Писателей нет. Есть какие-то довольно скучные и брюзгливые люди (их пугает погода). Они совершенно не видят всей здешней красоты. Сегодня был необыкновенный закат, — в багровом огне, в дыму, над синими зловещими горами
11/V
Сегодня с утра солнце и море необыкновенной синевы. Уборщица поставила мне на стол огромный букет из белой сирени и ирисов.
Танюш, Танюш, ты же мой человек, правда? Ты не знаешь, какой я счастливый, что у меня есть моя Танька и всякие дети <С-> и не
хватает только крова в Москве.Я почему-то сейчас особенно уверен, что все будет хорошо. На меня все время садятся божьи коровки, а это — хорошая примета.
Ходила ли ты на рыбалку? В каком виде Солотча? Устраивайся медленно, больше отдыхай.
От тебя до сих пор еще нет ничего. Жду.
Обнимаю тебя и совершенно крошечного мальчика Лёлю. Привет няньке.
Твой Костъка.
Я встретил ту женщину — Феню, — у которой мы жили в 1949 году. Она работает в нашем доме отдыха. Узнала, обрадовалась. Мальчишка ее здоров, ему уже четыре годика.
Пиши, Танюша.
После обеда пойду попробую половить.
Сейчас почему-то по тропе на Карадаг временно не пускают
Директор тот же, которому мы задолжали 8а обеды «в кредит», Очевидно, он об этом забыл,
Радость моя, Танюшка, получил сегодня твое первое письмо и телеграмму. Ты все думаешь, что тебя мало любят, а я все никак не умею сказать, как я люблю тебя бесконечно и трогательно, ласковый и единственный для меня человек.

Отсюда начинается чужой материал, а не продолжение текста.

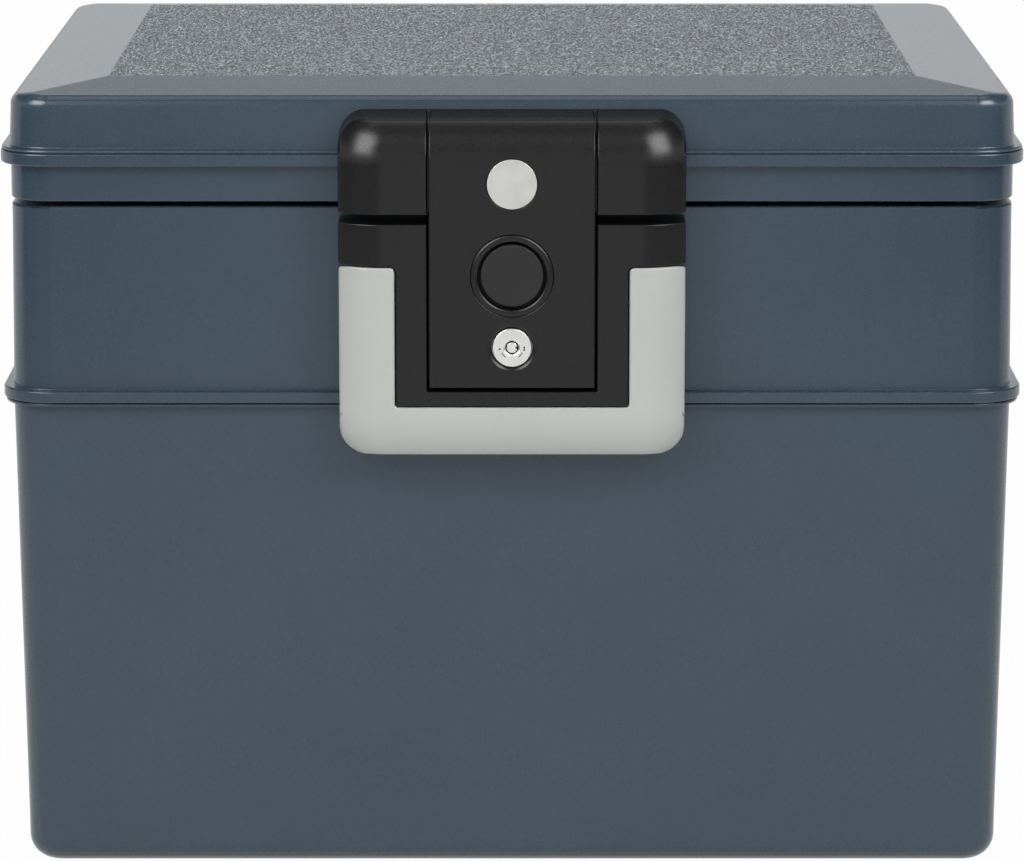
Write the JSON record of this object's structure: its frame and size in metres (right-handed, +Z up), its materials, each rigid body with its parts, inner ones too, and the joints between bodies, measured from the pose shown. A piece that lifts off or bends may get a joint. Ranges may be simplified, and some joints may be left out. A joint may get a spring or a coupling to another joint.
{
  "type": "fire-resistant document chest",
  "caption": "Lidded fire- and water-resistant document chest with a push-button key latch and a fold-out carry handle.",
  "frame": {"origin": "centre of the underside of the case, on the surface it stands on", "axes": "+Z up, front with the latch towards -Y, +X to the right seen from the front"},
  "size_m": [0.416, 0.3647, 0.325],
  "materials": {
    "case": "satin",
    "liner": "matte",
    "insulation": "matte",
    "latch_black": "satin",
    "button_black": "matte",
    "hinge_black": "satin",
    "handle_grey": "satin",
    "badge": "satin",
    "lock_metal": "satin",
    "steel": "satin",
    "seal_rubber": "matte"
  },
  "bodies": {
    "chest": {"lower_tub": "case", "upper_collar": "case", "inner_liner": "liner", "body_insulation": "insulation", "fill_plugs": "liner", "latch_base": "latch_black", "latch_base_screws": "steel", "keeper_plate": "steel", "keeper_screws": "steel", "hinge_bases": "hinge_black", "hinge_base_screws": "steel", "hinge_pins": "steel"},
    "lid": {"lid_shell": "case", "lid_frame": "case", "lid_pan": "liner", "lid_insulation": "insulation", "lid_seal": "seal_rubber", "hinge_straps": "hinge_black", "hinge_strap_screws": "steel", "latch_housing": "latch_black", "housing_screws": "steel", "latch_plate": "latch_black", "plate_screws": "steel", "badge_disc": "badge", "button_bezel": "latch_black", "mechanism_cover": "latch_black", "cover_screws": "steel", "hook_pin": "steel", "lock_barrel": "lock_metal", "button_spring": "steel"},
    "handle": {"carry_handle": "handle_grey", "handle_pins": "hinge_black"},
    "button": {"push_button": "button_black"},
    "hook": {"release_hook": "steel"},
    "lock": {"lock_rotor": "lock_metal", "lock_cam": "steel", "cam_screw": "steel"}
  },
  "joints": [
    {"name": "lid_hinge", "type": "hinge", "parent": "chest", "child": "lid", "pos_m": [0, 0.1713, 0.2777], "axis": [-1, 0, 0], "range_deg": [0, 95]},
    {"name": "handle_fold", "type": "hinge", "parent": "chest", "child": "handle", "pos_m": [0, -0.184, 0.2415], "axis": [-1, 0, 0], "range_deg": [0, 90]},
    {"name": "button_press", "type": "slide", "parent": "lid", "child": "button", "axis": [0, 1, 0], "range_m": [0, 0.003], "stiffness_N_per_m": 500, "springref_m": -0.004, "deforming": ["button_spring"]},
    {"name": "hook_swing", "type": "hinge", "parent": "lid", "child": "hook", "pos_m": [0, -0.1731, 0.258], "axis": [1, 0, 0], "range_deg": [0, 14.4]},
    {"name": "lock_turn", "type": "hinge", "parent": "lid", "child": "lock", "pos_m": [0, -0.18, 0.2236], "axis": [0, 1, 0], "range_deg": [0, 90]}
  ],
  "couplings": [
    {"joint": "hook_swing", "follows": "button_press", "rad_per_m": 83.333}
  ]
}
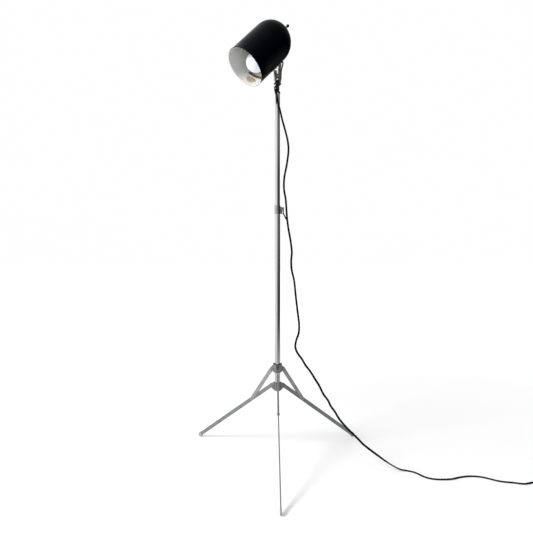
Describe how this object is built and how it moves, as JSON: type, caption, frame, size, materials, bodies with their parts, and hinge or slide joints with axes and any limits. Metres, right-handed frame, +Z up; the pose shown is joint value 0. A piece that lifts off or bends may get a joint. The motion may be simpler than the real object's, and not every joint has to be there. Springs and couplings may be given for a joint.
{
  "type": "tripod floor lamp",
  "caption": "Floor lamp with a fold-up tripod, a telescopic mast and a deep black shade held by a spring clamp, with its cord and plug.",
  "frame": {"origin": "centre of the lamp's footprint on the floor, without its cord", "axes": "+Z up along the mast, front leg towards -Y, +X to the right seen from the front"},
  "size_m": [1.2175, 0.5402, 1.5444],
  "materials": {
    "chrome_plate": "polished plating",
    "zinc_plate": "satin zinc",
    "bright_steel": "bright plated",
    "dark_steel": "blackened",
    "black_plastic": "moulded",
    "black_rubber": "matt",
    "grey_rubber": "matt",
    "pale_nylon": "moulded",
    "black_enamel": "high gloss",
    "frosted_glass": "frosted",
    "brass": "bright",
    "copper_foil": "satin foil",
    "cord_sheath": "smooth"
  },
  "bodies": {
    "base": {"lower_tube": "chrome_plate", "tube_end_plug": "black_plastic", "leg_hub": "bright_steel", "leg_pin_front": "bright_steel", "leg_pin_right": "bright_steel", "leg_pin_left": "bright_steel", "lock_collar": "bright_steel", "lock_rivet": "bright_steel", "cord_tube": "cord_sheath", "cord_coil": "cord_sheath", "cord_tie": "black_plastic", "plug_body": "black_plastic", "plug_blade_1": "brass", "plug_blade_2": "brass"},
    "collar": {"brace_collar": "bright_steel", "collar_lock_clip": "dark_steel", "collar_pin_front": "bright_steel", "collar_pin_right": "bright_steel", "collar_pin_left": "bright_steel"},
    "mast_lock": {"lock_lever": "black_plastic"},
    "upper_mast": {"upper_tube": "chrome_plate", "guide_bush": "pale_nylon", "top_stud": "dark_steel", "cord_wrap": "cord_sheath"},
    "clamp": {"clamp_arm": "bright_steel", "arm_jaw_tip": "black_rubber", "clamp_pin": "bright_steel", "tilt_rivet": "bright_steel", "clamp_spring": "dark_steel", "cord_lead": "cord_sheath"},
    "clamp_grip": {"clamp_handle": "bright_steel", "handle_jaw_tip": "black_rubber"},
    "shade": {"shade": "black_enamel", "shade_bracket": "bright_steel", "bracket_screw_1": "bright_steel", "bracket_screw_2": "bright_steel", "cord_grommet": "black_rubber", "socket_nipple": "brass", "apex_nut": "black_plastic", "socket_body": "black_plastic", "bulb_base": "bright_steel", "bulb_glass": "frosted_glass", "switch_body": "black_plastic", "switch_nut": "chrome_plate", "shade_label": "copper_foil", "rating_strip": "brass"},
    "switch_lever": {"switch_stem": "chrome_plate", "switch_knob": "black_plastic"},
    "front_leg": {"leg_front": "zinc_plate", "foot_tip_front": "grey_rubber", "brace_rivet_front": "bright_steel"},
    "front_brace": {"brace_front": "bright_steel"},
    "right_leg": {"leg_right": "zinc_plate", "foot_tip_right": "grey_rubber", "brace_rivet_right": "bright_steel"},
    "right_brace": {"brace_right": "bright_steel"},
    "left_leg": {"leg_left": "zinc_plate", "foot_tip_left": "grey_rubber", "brace_rivet_left": "bright_steel"},
    "left_brace": {"brace_left": "bright_steel"}
  },
  "joints": [
    {"name": "leg_front_fold", "type": "hinge", "parent": "base", "child": "front_leg", "pos_m": [0, 0.06437, 0.252], "axis": [-1, 0, 0], "range_deg": [0, 125]},
    {"name": "brace_front_turn", "type": "hinge", "parent": "front_leg", "child": "front_brace", "pos_m": [0, -0.01982, 0.18925], "axis": [1, 0, 0], "range_deg": [0, 158]},
    {"name": "leg_right_fold", "type": "hinge", "parent": "base", "child": "right_leg", "pos_m": [0.02079, 0.10037, 0.252], "axis": [0.5, -0.866, 0], "range_deg": [0, 125]},
    {"name": "brace_right_turn", "type": "hinge", "parent": "right_leg", "child": "right_brace", "pos_m": [0.09369, 0.14246, 0.18925], "axis": [-0.5, 0.866, 0], "range_deg": [0, 158]},
    {"name": "leg_left_fold", "type": "hinge", "parent": "base", "child": "left_leg", "pos_m": [-0.02079, 0.10037, 0.252], "axis": [0.5, 0.866, 0], "range_deg": [0, 125]},
    {"name": "brace_left_turn", "type": "hinge", "parent": "left_leg", "child": "left_brace", "pos_m": [-0.09369, 0.14246, 0.18925], "axis": [-0.5, -0.866, 0], "range_deg": [0, 158]},
    {"name": "collar_slide", "type": "slide", "parent": "base", "child": "collar", "axis": [0, 0, 1], "range_m": [0, 0.1944]},
    {"name": "lock_lever_turn", "type": "hinge", "parent": "base", "child": "mast_lock", "pos_m": [0.0139, 0.08837, 0.887], "axis": [0, -1, 0], "range_deg": [0, 80]},
    {"name": "mast_slide", "type": "slide", "parent": "base", "child": "upper_mast", "axis": [0, 0, 1], "range_m": [-0.385, 0.15], "deforming": ["cord_tube"]},
    {"name": "clamp_swivel", "type": "hinge", "parent": "upper_mast", "child": "clamp", "pos_m": [0, 0.08837, 1.332], "axis": [0, 0, 1], "range_deg": [-120, 120], "deforming": ["cord_wrap"]},
    {"name": "clamp_open", "type": "hinge", "parent": "clamp", "child": "clamp_grip", "pos_m": [-0.00045, 0.08815, 1.362], "axis": [-0.436, 0.8999, 0], "range_deg": [0, 18], "stiffness_Nm_per_rad": 1, "springref_deg": -20.05, "deforming": ["clamp_spring"]},
    {"name": "shade_tilt", "type": "hinge", "parent": "clamp", "child": "shade", "pos_m": [0.009, 0.09273, 1.4003], "axis": [-0.436, 0.8999, 0], "range_deg": [0, 85], "deforming": ["cord_lead"]},
    {"name": "switch_turn", "type": "hinge", "parent": "shade", "child": "switch_lever", "pos_m": [0.02694, 0.05255, 1.51118], "axis": [0.6618, 0.3206, -0.6776], "range_deg": [0, 24]}
  ],
  "couplings": [
    {"joint": "brace_front_turn", "follows": "leg_front_fold", "ratio": 1.2636},
    {"joint": "leg_right_fold", "follows": "leg_front_fold", "ratio": 1},
    {"joint": "brace_right_turn", "follows": "leg_front_fold", "ratio": 1.2636},
    {"joint": "leg_left_fold", "follows": "leg_front_fold", "ratio": 1},
    {"joint": "brace_left_turn", "follows": "leg_front_fold", "ratio": 1.2636},
    {"joint": "collar_slide", "follows": "leg_front_fold", "m_per_rad": 0.089085}
  ]
}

Я привязался к тебе так, как никогда и ни к кому пе мог бы привязаться в жизни, — всем своим существом.
Я разговариваю с тобой отсюда каждый день — тихонько, шепотом — и даже смеюсь от счастья. Бог наградил нас этой любовью, и все прошлое кажется мне <…> обидной и напрасной тратой сил и лет. Это письмо придет после дня твоего рождения. Будь спокойна, счастлива, — главное у нас есть. Есть много поводов для счастья, а все тягости забудутся и померкнут в одно мгновенье.
Чего стоит только один совершенно крошечный мальчик — винталыцик и балабошка!
Не уставай. Не устраивайся в доме со спешкой и напряжением. Отдыхай, отсыпайся. Мне уже осталось здесь жить примерно двадцать дней.